The second story is about the Black Lady of Bradley Woods. The existence of this lady has been proven many times by many witnesses who swore to seeing her near the entrance of the woods. The story of her existence and haunting tells of a painful separation of a once complete family due to forces which cannot be avoided at that time.

Then, we have the story of the Blacksmith’s ghost, which haunts the place where he committed murder in the name of love. The story also tells of his regret and guilt as well as his fear for his soul.

Moreover, several other stories also exist all over the county, namely: the Geoff Moulder Leisure Center, the Tower of the Coleby Grange, the Spirits at the Sun Inn, the Ghost Walk at Gunby Hall, The Metheringham Lass, Tom Otter, the Headless Horseman, and The Green Lady of Thorpe Hall.

The Tradition

The Haxey Hood

The last classification of folklore which can be found in the county of Lincolnshire includes traditions which were practiced or are practiced since medieval times. Usually, these traditions have been made for a reason which can benefit the people as well as for reasons of entertainment and commemoration of an important event.

Some of the traditions found in the county include The Haxey Hood, The Pag Rag Day, and The Traditional Auction.

The Haxey Hood is a traditional event, which somehow looks like a sport played on the field. The event originated on the 14th century and is likely to be the oldest tradition in England. It originated from a story of chivalry.

The second tradition is the Pag Rag Day, which is an old tradition not likely to be held at the present. It is when servants leave home to find new employers to work for.

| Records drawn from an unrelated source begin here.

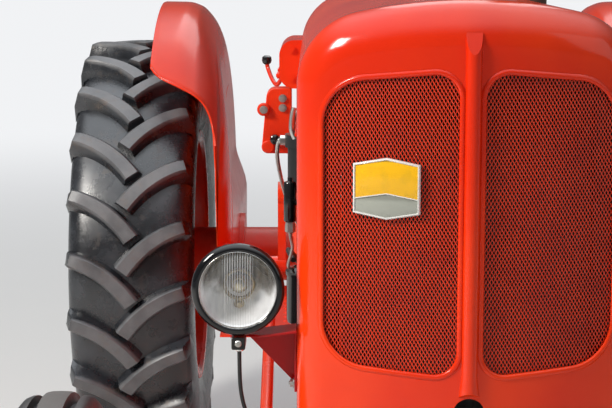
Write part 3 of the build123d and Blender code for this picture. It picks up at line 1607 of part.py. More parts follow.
# Lamp lead: out of the gland under the lamp, down in a short loop and back through the cowl's side.
lead_radius = 3.5
lead_end_gap = 1.4
lead_route = [
    (lamp_x, stem_y, stem_bottom - seat_gap),
    (lamp_x, stem_y, lamp_z - 154),
    (lamp_x - 2.5, stem_y + 1, lamp_z - 190),
    (lamp_x - 11, stem_y + 3, lamp_z - 224),
    (lamp_x - 32, stem_y + 5, lamp_z - 248),
    (lamp_x - 60, stem_y + 7, lamp_z - 251),
    (cowl_half_width + lead_end_gap, stem_y + 9, lamp_z - 237),
]


arc_share = 0.45


def lead_radii(route):
    """Arc radius at each corner: a share of its shorter run over the tangent of half the turn."""
    points = [Vector(*point) for point in route]
    radii = []
    for before, here, after in zip(points, points[1:], points[2:]):
        turn = (here - before).get_angle(after - here)
        shorter = min((here - before).length, (after - here).length)
        radii.append(arc_share * shorter / tan(radians(turn) / 2))
    return radii


radii = lead_radii(lead_route)
with BuildPart() as lamp_leads:
    with BuildLine() as lead_path:
        FilletPolyline(*lead_route, radius=radii)
    with BuildSketch(Plane(origin=lead_route[0], z_dir=(0, 0, -1))):
        Circle(lead_radius)
    sweep()
    mirror(about=Plane.YZ)
lead_length = sum(edge.length for edge in lead_path.edges())
print("lamp lead radii", [round(radius, 1) for radius in radii], "length", round(lead_length, 1))
swept_volume = pi * lead_radius**2 * lead_length
print("lamp lead volume", lamp_leads.part.volume / 2, "section times length", swept_volume)
lamp_leads.part.label = "lamp_leads"
export_step(lamp_leads.part, "parts/lamp_leads.step")
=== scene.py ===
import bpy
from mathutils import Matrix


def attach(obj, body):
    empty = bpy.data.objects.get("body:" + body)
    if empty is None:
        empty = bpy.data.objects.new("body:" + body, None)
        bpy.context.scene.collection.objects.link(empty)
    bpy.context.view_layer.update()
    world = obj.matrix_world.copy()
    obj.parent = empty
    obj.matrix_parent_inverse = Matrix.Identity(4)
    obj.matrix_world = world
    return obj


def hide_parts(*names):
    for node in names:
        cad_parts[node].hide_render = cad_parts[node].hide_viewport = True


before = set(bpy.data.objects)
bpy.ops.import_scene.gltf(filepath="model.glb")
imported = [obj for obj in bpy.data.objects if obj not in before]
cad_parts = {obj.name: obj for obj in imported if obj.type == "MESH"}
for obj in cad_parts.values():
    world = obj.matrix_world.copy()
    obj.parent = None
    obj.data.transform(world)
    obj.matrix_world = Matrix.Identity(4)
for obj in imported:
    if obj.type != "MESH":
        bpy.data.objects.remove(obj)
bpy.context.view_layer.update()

import math

import bmesh
import bpy
from mathutils import Euler, Vector


# Castings.
# Iron castings bolted end to end carry the machine: front support, engine, clutch housing, gearbox
# and rear axle. They are sand cast, so the skin is slightly rough under the enamel, and dust and oil
# sit on it where a hand doesn't reach.
class Wire:
    """An output socket that adds, multiplies and compares as a number does."""

    def __init__(self, tree, socket):
        self.tree, self.socket = tree, socket

    def other(self, name):
        """Another output of the same node."""
        return Wire(self.tree, self.socket.node.outputs[name])

    def sum(self, operation, *others):
        return node(self.tree, "ShaderNodeMath", dict(enumerate((self, *others))), operation=operation)

    def __add__(self, other):
        return self.sum("ADD", other)

    def __sub__(self, other):
        return self.sum("SUBTRACT", other)

    def __rsub__(self, other):
        return node(self.tree, "ShaderNodeMath", {0: other, 1: self}, operation="SUBTRACT")

    def __mul__(self, other):
        return self.sum("MULTIPLY", other)

    def __pow__(self, other):
        return self.sum("POWER", other)

    def __gt__(self, other):
        return self.sum("GREATER_THAN", other)

    def __lt__(self, other):
        return self.sum("LESS_THAN", other)

    def __abs__(self):
        return self.sum("ABSOLUTE")

    def ramp(self, low, high):
        """0 below low, 1 above high and smooth between."""
        sockets = {"Value": self, "From Min": low, "From Max": high}
        return node(self.tree, "ShaderNodeMapRange", sockets, interpolation_type="SMOOTHSTEP")


def node(tree, kind, sockets=None, out=0, **settings):
    """Adds a node: its settings first, then the values or wires of its sockets."""
    made = tree.nodes.new(kind)
    for name, value in settings.items():
        setattr(made, name, value)
    for key, value in (sockets or {}).items():
        for one in value if isinstance(value, list) else [value]:
            if isinstance(one, Wire):
                tree.links.new(one.socket, made.inputs[key])
            else:
                made.inputs[key].default_value = one
    return None if out is None else Wire(tree, made.outputs[out])


def place_in(tree, stretch=(1, 1, 1), move=(0, 0, 0)):
    """Object coordinates, stretched or moved for a pattern with a direction or a centre."""
    spot = node(tree, "ShaderNodeTexCoord", out="Object")
    return node(tree, "ShaderNodeMapping", {"Vector": spot, "Scale": stretch, "Location": move})


def finish_named(name, move=(0, 0, 0)):
    """A new material, and the object coordinates in its emptied tree."""
    made = bpy.data.materials.new(name)
    made.use_nodes = True
    made.node_tree.nodes.clear()
    return made, place_in(made.node_tree, move=move)


def close(place, shader):
    """Joins a shader, or a Principled one with these sockets, to the material's output."""
    if isinstance(shader, dict):
        shader = node(place.tree, "ShaderNodeBsdfPrincipled", shader)
    node(place.tree, "ShaderNodeOutputMaterial", {"Surface": shader}, out=None)


def axes(place):
    """The three numbers of a place."""
    first = node(place.tree, "ShaderNodeSeparateXYZ", {0: place})
    return first, first.other("Y"), first.other("Z")


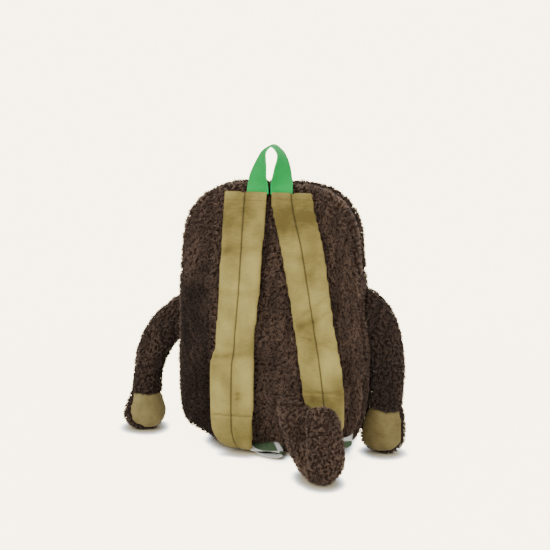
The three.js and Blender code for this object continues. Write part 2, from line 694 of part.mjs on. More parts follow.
// A hand is the sleeve's plush back and a velour palm, sewn together round its edge.
function arm(side) {
  const { away, reach, forward, wrist, palmFacing } = limbs[side];
  const rows = handStations[side].map((s) => ({
    centre: vec(
      away * (widthAtBelly / 2 + reach) + s.side * handWidth,
      -forward - s.ahead * handWidth,
      s.up * wrist,
    ),
    across: vec(1, 0, 0),
    width: s.width * handWidth,
    thickness: s.thick * handThickness,
  }));
  const hand = limb(rows, handSteps);
  const level = vec(...palmFacing).dot(rows[2].centre) + palmStep;
  const back = hand.trimByPlane(palmFacing.map((v) => -v), seamGap / 2 - level);
  const palm = hand.trimByPlane(palmFacing, level + seamGap / 2);
  add(`arm_${side}`, sleeve(side).add(back).subtract(bagKeepOut).subtract(sliderKeepOut), brownPlush);
  add(`palm_${side}`, palm.subtract(sleeve(side, restGap)).subtract(bagKeepOut), khakiVelour);
}

function tailShape(grown = 0) {
  const rows = tailStations.map((s) => ({
    centre: vec(tailRoot + s.sweep * tailSweep, -seam - s.reach * tailReach, s.up * tailHeight),
    across: vec(...s.across),
    width: s.width * tailWidth + 2 * grown,
    thickness: s.thick * tailWidth + 2 * grown,
  }));
  return limb(rows, tailSteps);
}

// The face on the front panel: a patch with two lobes over the eyes, a padded muzzle and two domed eyes

// An ellipsoid on the front panel, less all that lies under it.
function padded(x, z, width, height, depth, under) {
  const pad = new THREE.SphereGeometry(0.5, 18, 10).scale(width, 2 * depth, height);
  return solidOf(pad.translate(x, surfaceDepth(1, x, z), z)).subtract(bagVolume(under));
}

// The patch's outline as curves, each a start, two handles and an end: shares of half its width, across from
// its middle and up from the eyes.
const faceOutline = [
  [[0, -1.24], [0.8, -1.24], [1.02, -0.7], [0.9, -0.3]],
  [[0.9, -0.3], [1.25, 0.2], [0.5, 0.82], [0, 0.24]],
  [[0, 0.24], [-0.5, 0.82], [-1.25, 0.2], [-0.9, -0.3]],
  [[-0.9, -0.3], [-1.02, -0.7], [-0.8, -1.24], [0, -1.24]],
];

function face() {
  const half = facePatchWidth / 2;
  const place = ([x, up]) => [x * half, faceHeight + up * half];
  const shape = new THREE.Shape();
  shape.moveTo(...place(faceOutline[0][0]));
  for (const [, ...curve] of faceOutline) shape.bezierCurveTo(...curve.flatMap(place));
  const through = new THREE.ExtrudeGeometry(shape, { depth: far, bevelEnabled: false, curveSegments: 8 });
  through.rotateX(Math.PI / 2).translate(0, far, 0);
  const patch = bagVolume(facePatchThickness).subtract(bagKeepOut).intersect(solidOf(through));
  add("face_patch", patch, khakiVelour);

  const over = facePatchThickness + restGap;
  const muzzleMiddle = faceHeight - facePatchWidth * 0.34;
  add("muzzle", padded(0, muzzleMiddle, muzzleWidth, muzzleHeight, muzzleDepth, over), khakiVelour);
  for (const [name, sign] of [["eye_left", -1], ["eye_right", 1]]) {
    const eye = padded((sign * eyeSpacing) / 2, faceHeight, eyeDiameter, eyeDiameter, eyeDome, over);
    add(name, eye, blackEye);
  }
}

bagPanels();
zip();
const tailKeepOut = tailShape(restGap);
const sewnIn = bagKeepOut.add(grabHandle(restGap));
add("strap_left", strap("left").subtract(sewnIn), khakiVelour);
add("strap_right", strap("right").subtract(sewnIn).subtract(tailKeepOut), khakiVelour);
for (const side of ["left", "right"]) {
  const held = bagKeepOut.add(strap(side, restGap)).add(tailKeepOut);
  add(`lower_tape_${side}`, largestPart(lowerTape(side).subtract(held)), leafTape);
}
add("grab_handle", grabHandle().subtract(bagKeepOut), greenWebbing);
arm("left");
arm("right");
add("tail", tailShape().subtract(bagKeepOut), brownPlush);
face();

export default backpack;
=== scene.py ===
import math

import bpy
import numpy as np
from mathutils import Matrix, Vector, noise
from mathutils.bvhtree import BVHTree
from mathutils.kdtree import KDTree


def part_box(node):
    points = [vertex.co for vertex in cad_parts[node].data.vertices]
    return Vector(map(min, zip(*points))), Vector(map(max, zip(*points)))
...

Lastly, we have The Traditional Auction of The White Bread Meadow. This auction is a custom which happens every April of the year. The money gained from the auction goes to charity.

Conclusion

It may be quite confusing with the number of examples of folklore which can be found in the county of Lincolnshire, however, this only means that the county is an old one with many different aspects and characteristics to look forward to. These beautiful and varied characteristics are mirrored in the folklore that this county has.